** START OF Information provided **
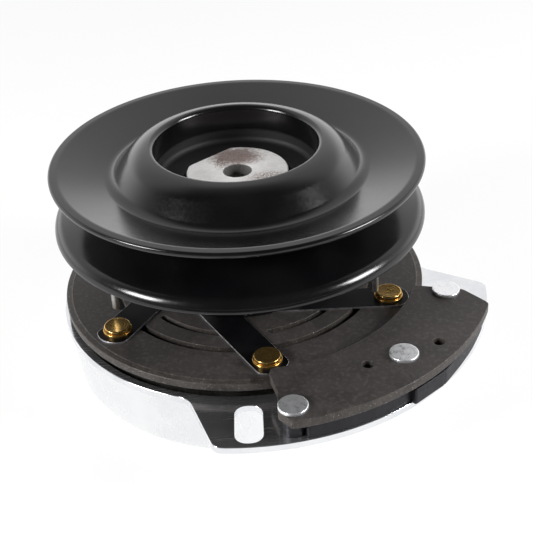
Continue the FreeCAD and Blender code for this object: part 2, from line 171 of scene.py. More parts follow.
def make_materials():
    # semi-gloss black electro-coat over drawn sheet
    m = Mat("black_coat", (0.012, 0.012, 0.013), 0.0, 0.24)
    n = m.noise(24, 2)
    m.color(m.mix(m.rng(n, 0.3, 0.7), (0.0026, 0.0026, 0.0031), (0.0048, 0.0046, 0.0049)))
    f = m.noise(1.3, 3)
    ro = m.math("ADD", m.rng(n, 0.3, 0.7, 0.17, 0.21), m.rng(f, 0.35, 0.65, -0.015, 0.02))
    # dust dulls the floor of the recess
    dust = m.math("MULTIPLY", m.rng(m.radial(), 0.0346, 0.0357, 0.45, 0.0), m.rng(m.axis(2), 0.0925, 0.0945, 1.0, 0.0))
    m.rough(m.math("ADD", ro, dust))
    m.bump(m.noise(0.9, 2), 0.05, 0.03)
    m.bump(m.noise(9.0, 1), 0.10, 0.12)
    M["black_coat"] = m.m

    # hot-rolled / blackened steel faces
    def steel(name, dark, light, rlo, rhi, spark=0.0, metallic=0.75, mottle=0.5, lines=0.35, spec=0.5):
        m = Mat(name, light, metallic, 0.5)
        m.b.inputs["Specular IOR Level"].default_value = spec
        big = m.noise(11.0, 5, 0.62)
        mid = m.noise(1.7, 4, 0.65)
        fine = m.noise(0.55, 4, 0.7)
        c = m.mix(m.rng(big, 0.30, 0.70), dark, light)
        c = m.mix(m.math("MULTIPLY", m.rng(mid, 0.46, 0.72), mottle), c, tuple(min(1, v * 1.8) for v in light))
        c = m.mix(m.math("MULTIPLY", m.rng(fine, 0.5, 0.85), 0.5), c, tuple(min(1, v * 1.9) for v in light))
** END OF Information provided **
# What this task involves
Return all the data above once more, precisely as given.

# Reply to the task
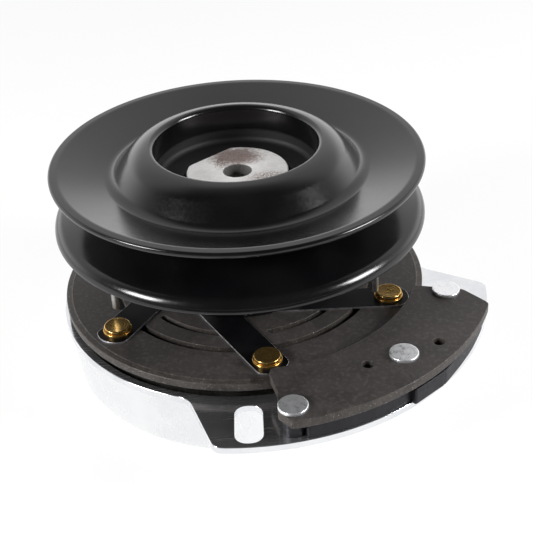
Continue the FreeCAD and Blender code for this object: part 2, from line 171 of scene.py. More parts follow.
def make_materials():
    # semi-gloss black electro-coat over drawn sheet
    m = Mat("black_coat", (0.012, 0.012, 0.013), 0.0, 0.24)
    n = m.noise(24, 2)
    m.color(m.mix(m.rng(n, 0.3, 0.7), (0.0026, 0.0026, 0.0031), (0.0048, 0.0046, 0.0049)))
    f = m.noise(1.3, 3)
    ro = m.math("ADD", m.rng(n, 0.3, 0.7, 0.17, 0.21), m.rng(f, 0.35, 0.65, -0.015, 0.02))
    # dust dulls the floor of the recess
    dust = m.math("MULTIPLY", m.rng(m.radial(), 0.0346, 0.0357, 0.45, 0.0), m.rng(m.axis(2), 0.0925, 0.0945, 1.0, 0.0))
    m.rough(m.math("ADD", ro, dust))
    m.bump(m.noise(0.9, 2), 0.05, 0.03)
    m.bump(m.noise(9.0, 1), 0.10, 0.12)
    M["black_coat"] = m.m

    # hot-rolled / blackened steel faces
    def steel(name, dark, light, rlo, rhi, spark=0.0, metallic=0.75, mottle=0.5, lines=0.35, spec=0.5):
        m = Mat(name, light, metallic, 0.5)
        m.b.inputs["Specular IOR Level"].default_value = spec
        big = m.noise(11.0, 5, 0.62)
        mid = m.noise(1.7, 4, 0.65)
        fine = m.noise(0.55, 4, 0.7)
        c = m.mix(m.rng(big, 0.30, 0.70), dark, light)
        c = m.mix(m.math("MULTIPLY", m.rng(mid, 0.46, 0.72), mottle), c, tuple(min(1, v * 1.8) for v in light))
        c = m.mix(m.math("MULTIPLY", m.rng(fine, 0.5, 0.85), 0.5), c, tuple(min(1, v * 1.9) for v in light))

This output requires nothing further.